>>
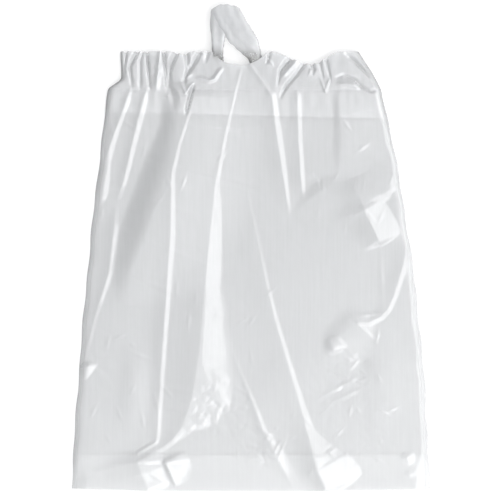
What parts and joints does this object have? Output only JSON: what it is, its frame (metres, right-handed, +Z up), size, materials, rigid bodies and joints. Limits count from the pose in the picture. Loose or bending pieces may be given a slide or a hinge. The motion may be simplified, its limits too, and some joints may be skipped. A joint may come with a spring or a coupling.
{
  "type": "draw-tape plastic bag",
  "caption": "Translucent white plastic bag laid flat, its hem gathered on a draw tape that comes out of a scoop at the top as two carrying loops, with a gusseted bottom.",
  "frame": {"origin": "under the middle of the bag's box, on the surface the back panel lies on", "axes": "+X to the right across the bag, +Y from the bottom fold to the mouth and loops, +Z up out of the front panel"},
  "size_m": [0.457, 0.617, 0.017],
  "materials": {
    "film": "milky translucent blown film, slightly glossy",
    "hem_film": "doubled milky film, slightly glossy",
    "gusset_film": "folded milky film, slightly glossy",
    "weld": "pressed, clearer weld line",
    "tape": "stiffer creased milky tape, glossy"
  },
  "bodies": {
    "back": {"back_panel": "film", "back_hem_flap": "hem_film", "back_hem_weld": "weld", "back_tape_left_run": "tape", "back_tape_right_run": "tape", "back_left_tape_anchor": "weld", "back_right_tape_anchor": "weld"},
    "seams": {"left_side_seam": "weld", "right_side_seam": "weld", "back_gusset_leaf": "gusset_film", "front_gusset_leaf": "gusset_film"},
    "front": {"front_panel": "film", "front_hem_flap": "hem_film", "front_hem_weld": "weld", "front_tape_left_run": "tape", "front_tape_right_run": "tape", "front_left_tape_anchor": "weld", "front_right_tape_anchor": "weld"},
    "front_loop_legs": {"front_tape_left_leg": "tape", "front_tape_right_leg": "tape"},
    "front_loop_bend": {"front_tape_bight": "tape"},
    "back_loop_legs": {"back_tape_left_leg": "tape", "back_tape_right_leg": "tape"},
    "back_loop_bend": {"back_tape_bight": "tape"}
  },
  "joints": [
    {"name": "mouth_open", "type": "hinge", "parent": "back", "child": "seams", "pos_m": [0, -0.3085, 0.001], "axis": [1, 0, 0], "range_deg": [0, 6.5]},
    {"name": "front_lift", "type": "hinge", "parent": "seams", "child": "front", "pos_m": [0, -0.3085, 0.016], "axis": [1, 0, 0], "range_deg": [0, 6.5]},
    {"name": "front_loop_swing", "type": "hinge", "parent": "front", "child": "front_loop_legs", "pos_m": [-0.017, 0.252, 0.0145], "axis": [1, 0, 0], "range_deg": [0, 100]},
    {"name": "front_tape_pull", "type": "slide", "parent": "front_loop_legs", "child": "front_loop_bend", "axis": [0, 1, 0], "range_m": [-0.008, 0.03]},
    {"name": "back_loop_swing", "type": "hinge", "parent": "back", "child": "back_loop_legs", "pos_m": [-0.017, 0.2565, 0.0015], "axis": [1, 0, 0], "range_deg": [0, 90]},
    {"name": "back_tape_pull", "type": "slide", "parent": "back_loop_legs", "child": "back_loop_bend", "axis": [0, 1, 0], "range_m": [-0.004, 0.03]}
  ],
  "couplings": [
    {"joint": "front_lift", "follows": "mouth_open", "ratio": 1},
    {"joint": "back_loop_swing", "follows": "front_loop_swing", "ratio": 0.9}
  ]
}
<<
- [The exercise]:
Output all of the data above without any alteration.

- [Answer to this exercise]:
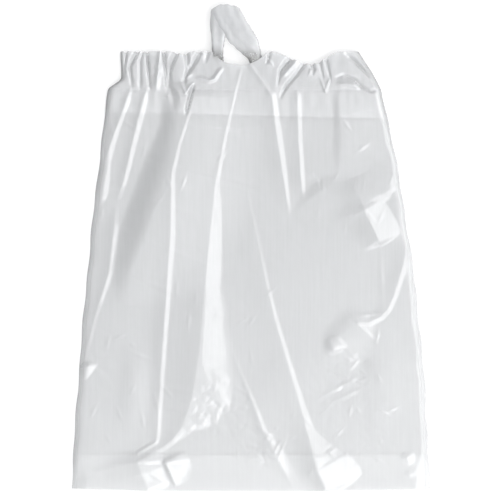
What parts and joints does this object have? Output only JSON: what it is, its frame (metres, right-handed, +Z up), size, materials, rigid bodies and joints. Limits count from the pose in the picture. Loose or bending pieces may be given a slide or a hinge. The motion may be simplified, its limits too, and some joints may be skipped. A joint may come with a spring or a coupling.
{
  "type": "draw-tape plastic bag",
  "caption": "Translucent white plastic bag laid flat, its hem gathered on a draw tape that comes out of a scoop at the top as two carrying loops, with a gusseted bottom.",
  "frame": {"origin": "under the middle of the bag's box, on the surface the back panel lies on", "axes": "+X to the right across the bag, +Y from the bottom fold to the mouth and loops, +Z up out of the front panel"},
  "size_m": [0.457, 0.617, 0.017],
  "materials": {
    "film": "milky translucent blown film, slightly glossy",
    "hem_film": "doubled milky film, slightly glossy",
    "gusset_film": "folded milky film, slightly glossy",
    "weld": "pressed, clearer weld line",
    "tape": "stiffer creased milky tape, glossy"
  },
  "bodies": {
    "back": {"back_panel": "film", "back_hem_flap": "hem_film", "back_hem_weld": "weld", "back_tape_left_run": "tape", "back_tape_right_run": "tape", "back_left_tape_anchor": "weld", "back_right_tape_anchor": "weld"},
    "seams": {"left_side_seam": "weld", "right_side_seam": "weld", "back_gusset_leaf": "gusset_film", "front_gusset_leaf": "gusset_film"},
    "front": {"front_panel": "film", "front_hem_flap": "hem_film", "front_hem_weld": "weld", "front_tape_left_run": "tape", "front_tape_right_run": "tape", "front_left_tape_anchor": "weld", "front_right_tape_anchor": "weld"},
    "front_loop_legs": {"front_tape_left_leg": "tape", "front_tape_right_leg": "tape"},
    "front_loop_bend": {"front_tape_bight": "tape"},
    "back_loop_legs": {"back_tape_left_leg": "tape", "back_tape_right_leg": "tape"},
    "back_loop_bend": {"back_tape_bight": "tape"}
  },
  "joints": [
    {"name": "mouth_open", "type": "hinge", "parent": "back", "child": "seams", "pos_m": [0, -0.3085, 0.001], "axis": [1, 0, 0], "range_deg": [0, 6.5]},
    {"name": "front_lift", "type": "hinge", "parent": "seams", "child": "front", "pos_m": [0, -0.3085, 0.016], "axis": [1, 0, 0], "range_deg": [0, 6.5]},
    {"name": "front_loop_swing", "type": "hinge", "parent": "front", "child": "front_loop_legs", "pos_m": [-0.017, 0.252, 0.0145], "axis": [1, 0, 0], "range_deg": [0, 100]},
    {"name": "front_tape_pull", "type": "slide", "parent": "front_loop_legs", "child": "front_loop_bend", "axis": [0, 1, 0], "range_m": [-0.008, 0.03]},
    {"name": "back_loop_swing", "type": "hinge", "parent": "back", "child": "back_loop_legs", "pos_m": [-0.017, 0.2565, 0.0015], "axis": [1, 0, 0], "range_deg": [0, 90]},
    {"name": "back_tape_pull", "type": "slide", "parent": "back_loop_legs", "child": "back_loop_bend", "axis": [0, 1, 0], "range_m": [-0.004, 0.03]}
  ],
  "couplings": [
    {"joint": "front_lift", "follows": "mouth_open", "ratio": 1},
    {"joint": "back_loop_swing", "follows": "front_loop_swing", "ratio": 0.9}
  ]
}